**What this task involves**
Beginning at the line that contains "Turn this picture", transcribe the remaining lines of the listing exactly; include the final line and omit everything before.

+ + + + +

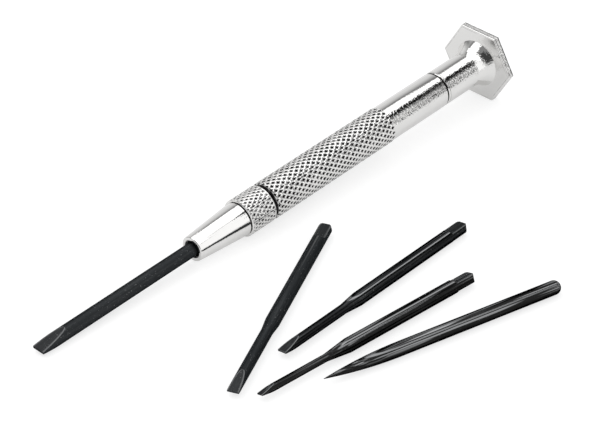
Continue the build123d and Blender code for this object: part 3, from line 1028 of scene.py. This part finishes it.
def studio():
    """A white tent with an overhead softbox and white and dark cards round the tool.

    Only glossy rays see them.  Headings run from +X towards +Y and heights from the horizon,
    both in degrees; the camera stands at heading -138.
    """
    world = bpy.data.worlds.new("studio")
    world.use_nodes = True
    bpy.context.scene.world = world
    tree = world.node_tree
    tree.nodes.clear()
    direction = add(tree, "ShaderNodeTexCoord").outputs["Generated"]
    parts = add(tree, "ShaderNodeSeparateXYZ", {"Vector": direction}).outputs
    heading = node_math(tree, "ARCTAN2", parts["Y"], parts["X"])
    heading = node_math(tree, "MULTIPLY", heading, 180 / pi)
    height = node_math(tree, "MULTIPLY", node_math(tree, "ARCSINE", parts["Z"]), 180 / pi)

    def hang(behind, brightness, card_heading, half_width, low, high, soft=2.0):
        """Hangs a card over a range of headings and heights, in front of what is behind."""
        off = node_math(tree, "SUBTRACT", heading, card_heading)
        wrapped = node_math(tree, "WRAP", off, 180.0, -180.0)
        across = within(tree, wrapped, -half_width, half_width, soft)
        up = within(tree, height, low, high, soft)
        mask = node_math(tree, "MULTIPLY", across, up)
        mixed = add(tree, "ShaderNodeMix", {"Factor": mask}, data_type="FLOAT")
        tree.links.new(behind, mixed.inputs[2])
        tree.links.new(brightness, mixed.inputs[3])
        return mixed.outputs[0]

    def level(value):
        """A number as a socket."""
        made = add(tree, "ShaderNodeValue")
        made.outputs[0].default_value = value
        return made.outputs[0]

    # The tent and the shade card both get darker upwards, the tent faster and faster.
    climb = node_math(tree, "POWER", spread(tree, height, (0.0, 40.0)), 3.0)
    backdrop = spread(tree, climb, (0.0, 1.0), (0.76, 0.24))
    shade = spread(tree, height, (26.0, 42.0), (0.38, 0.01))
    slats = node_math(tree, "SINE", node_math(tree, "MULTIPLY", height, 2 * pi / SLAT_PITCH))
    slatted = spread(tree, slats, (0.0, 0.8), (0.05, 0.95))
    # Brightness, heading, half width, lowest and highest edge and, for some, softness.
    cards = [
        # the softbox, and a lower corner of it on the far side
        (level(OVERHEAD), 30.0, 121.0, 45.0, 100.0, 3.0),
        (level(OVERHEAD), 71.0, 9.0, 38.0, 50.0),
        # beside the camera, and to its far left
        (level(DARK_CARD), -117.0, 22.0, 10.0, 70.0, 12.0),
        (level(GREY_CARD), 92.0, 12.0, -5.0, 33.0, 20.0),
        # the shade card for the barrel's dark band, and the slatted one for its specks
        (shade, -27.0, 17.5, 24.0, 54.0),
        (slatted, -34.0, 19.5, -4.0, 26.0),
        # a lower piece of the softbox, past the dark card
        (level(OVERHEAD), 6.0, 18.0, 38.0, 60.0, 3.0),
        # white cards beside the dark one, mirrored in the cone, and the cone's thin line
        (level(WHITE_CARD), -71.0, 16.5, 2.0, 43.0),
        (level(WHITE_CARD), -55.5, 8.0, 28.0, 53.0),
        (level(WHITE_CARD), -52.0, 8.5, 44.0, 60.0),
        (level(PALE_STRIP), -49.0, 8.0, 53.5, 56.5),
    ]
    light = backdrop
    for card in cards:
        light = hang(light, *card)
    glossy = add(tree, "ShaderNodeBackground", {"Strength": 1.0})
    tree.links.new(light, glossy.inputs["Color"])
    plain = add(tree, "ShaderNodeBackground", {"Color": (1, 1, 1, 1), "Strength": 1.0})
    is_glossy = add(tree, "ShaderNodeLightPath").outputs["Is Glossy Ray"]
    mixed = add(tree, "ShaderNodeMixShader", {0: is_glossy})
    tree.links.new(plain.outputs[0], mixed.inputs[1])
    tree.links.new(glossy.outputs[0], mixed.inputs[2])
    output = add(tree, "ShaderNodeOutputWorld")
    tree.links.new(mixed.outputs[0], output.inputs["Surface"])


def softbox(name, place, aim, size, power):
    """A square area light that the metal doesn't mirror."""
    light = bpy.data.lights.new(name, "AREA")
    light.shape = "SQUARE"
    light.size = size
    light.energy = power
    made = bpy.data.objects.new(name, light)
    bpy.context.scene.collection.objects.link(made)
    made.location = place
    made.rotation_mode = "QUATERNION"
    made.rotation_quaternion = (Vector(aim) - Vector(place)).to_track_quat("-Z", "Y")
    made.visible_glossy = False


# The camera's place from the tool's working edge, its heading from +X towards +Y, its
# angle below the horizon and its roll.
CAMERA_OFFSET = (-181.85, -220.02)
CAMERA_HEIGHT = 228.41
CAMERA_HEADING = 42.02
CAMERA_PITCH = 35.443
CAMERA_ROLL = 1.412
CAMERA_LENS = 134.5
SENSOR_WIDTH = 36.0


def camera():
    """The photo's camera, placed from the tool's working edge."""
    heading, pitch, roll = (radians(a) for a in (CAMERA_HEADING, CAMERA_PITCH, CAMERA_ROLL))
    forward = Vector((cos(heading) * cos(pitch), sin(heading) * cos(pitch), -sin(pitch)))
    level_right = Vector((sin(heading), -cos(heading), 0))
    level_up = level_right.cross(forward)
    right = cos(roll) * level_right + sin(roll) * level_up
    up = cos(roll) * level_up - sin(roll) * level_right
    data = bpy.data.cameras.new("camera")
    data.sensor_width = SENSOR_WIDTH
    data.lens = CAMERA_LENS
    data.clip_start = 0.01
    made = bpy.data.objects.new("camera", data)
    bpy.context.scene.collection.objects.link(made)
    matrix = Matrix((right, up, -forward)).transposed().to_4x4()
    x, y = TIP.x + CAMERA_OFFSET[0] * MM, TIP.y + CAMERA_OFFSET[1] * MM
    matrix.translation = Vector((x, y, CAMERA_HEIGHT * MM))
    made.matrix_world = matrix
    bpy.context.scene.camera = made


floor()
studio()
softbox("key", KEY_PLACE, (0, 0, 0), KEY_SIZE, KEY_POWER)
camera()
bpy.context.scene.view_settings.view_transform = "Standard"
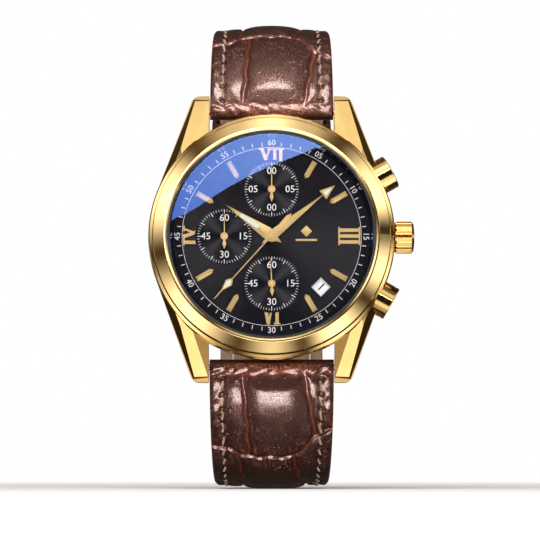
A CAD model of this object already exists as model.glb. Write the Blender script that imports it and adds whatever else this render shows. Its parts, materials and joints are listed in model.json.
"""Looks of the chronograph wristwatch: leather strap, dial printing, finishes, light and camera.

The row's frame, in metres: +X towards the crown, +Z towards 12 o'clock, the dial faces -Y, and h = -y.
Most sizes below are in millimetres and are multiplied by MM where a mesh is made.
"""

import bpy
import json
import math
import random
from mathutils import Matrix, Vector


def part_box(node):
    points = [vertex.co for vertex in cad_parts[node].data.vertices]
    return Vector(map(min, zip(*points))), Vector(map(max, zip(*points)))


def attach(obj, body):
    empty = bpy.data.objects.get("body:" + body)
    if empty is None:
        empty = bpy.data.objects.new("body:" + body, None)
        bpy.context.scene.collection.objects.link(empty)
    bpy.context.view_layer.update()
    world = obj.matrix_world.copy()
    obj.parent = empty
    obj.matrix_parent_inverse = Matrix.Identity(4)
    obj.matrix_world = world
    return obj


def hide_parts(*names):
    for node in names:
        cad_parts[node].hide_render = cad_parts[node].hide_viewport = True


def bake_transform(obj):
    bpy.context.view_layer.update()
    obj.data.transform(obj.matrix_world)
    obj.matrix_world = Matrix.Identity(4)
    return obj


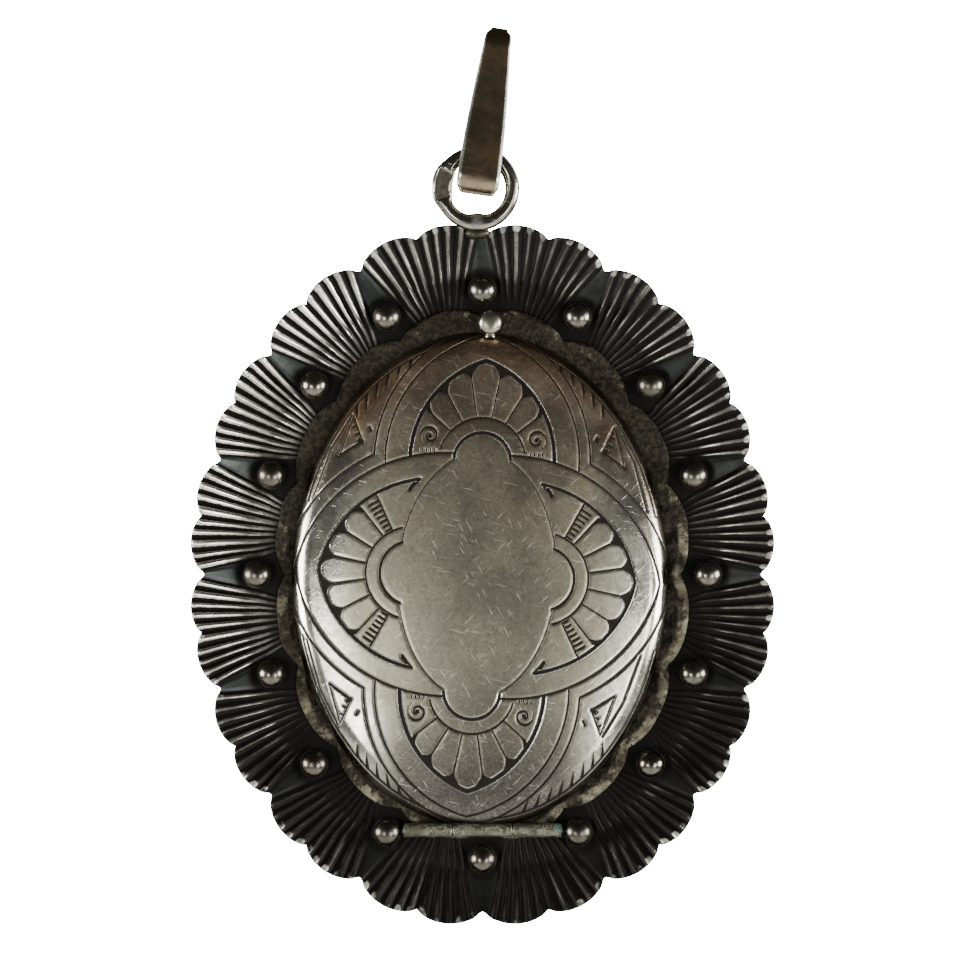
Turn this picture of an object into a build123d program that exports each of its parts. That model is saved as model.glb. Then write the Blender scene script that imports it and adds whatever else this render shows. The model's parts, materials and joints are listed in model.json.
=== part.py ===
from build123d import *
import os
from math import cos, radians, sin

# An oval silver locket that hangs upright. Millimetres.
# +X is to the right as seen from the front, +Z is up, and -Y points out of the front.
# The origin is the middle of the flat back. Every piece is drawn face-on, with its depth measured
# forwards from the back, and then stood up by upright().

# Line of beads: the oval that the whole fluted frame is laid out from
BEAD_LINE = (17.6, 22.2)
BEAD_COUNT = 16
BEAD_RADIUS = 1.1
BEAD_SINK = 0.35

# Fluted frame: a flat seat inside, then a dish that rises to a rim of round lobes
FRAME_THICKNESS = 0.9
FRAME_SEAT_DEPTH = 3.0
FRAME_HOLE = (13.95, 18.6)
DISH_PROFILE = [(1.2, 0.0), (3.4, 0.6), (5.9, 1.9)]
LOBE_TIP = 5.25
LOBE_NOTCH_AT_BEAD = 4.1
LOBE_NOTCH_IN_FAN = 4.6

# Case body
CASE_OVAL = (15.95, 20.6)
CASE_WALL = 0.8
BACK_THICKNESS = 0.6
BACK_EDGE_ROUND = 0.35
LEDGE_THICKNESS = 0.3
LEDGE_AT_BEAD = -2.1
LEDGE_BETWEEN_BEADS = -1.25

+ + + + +

**Expected answer**
Turn this picture of an object into a build123d program that exports each of its parts. That model is saved as model.glb. Then write the Blender scene script that imports it and adds whatever else this render shows. The model's parts, materials and joints are listed in model.json.
=== part.py ===
from build123d import *
import os
from math import cos, radians, sin

# An oval silver locket that hangs upright. Millimetres.
# +X is to the right as seen from the front, +Z is up, and -Y points out of the front.
# The origin is the middle of the flat back. Every piece is drawn face-on, with its depth measured
# forwards from the back, and then stood up by upright().

# Line of beads: the oval that the whole fluted frame is laid out from
BEAD_LINE = (17.6, 22.2)
BEAD_COUNT = 16
BEAD_RADIUS = 1.1
BEAD_SINK = 0.35

# Fluted frame: a flat seat inside, then a dish that rises to a rim of round lobes
FRAME_THICKNESS = 0.9
FRAME_SEAT_DEPTH = 3.0
FRAME_HOLE = (13.95, 18.6)
DISH_PROFILE = [(1.2, 0.0), (3.4, 0.6), (5.9, 1.9)]
LOBE_TIP = 5.25
LOBE_NOTCH_AT_BEAD = 4.1
LOBE_NOTCH_IN_FAN = 4.6

# Case body
CASE_OVAL = (15.95, 20.6)
CASE_WALL = 0.8
BACK_THICKNESS = 0.6
BACK_EDGE_ROUND = 0.35
LEDGE_THICKNESS = 0.3
LEDGE_AT_BEAD = -2.1
LEDGE_BETWEEN_BEADS = -1.25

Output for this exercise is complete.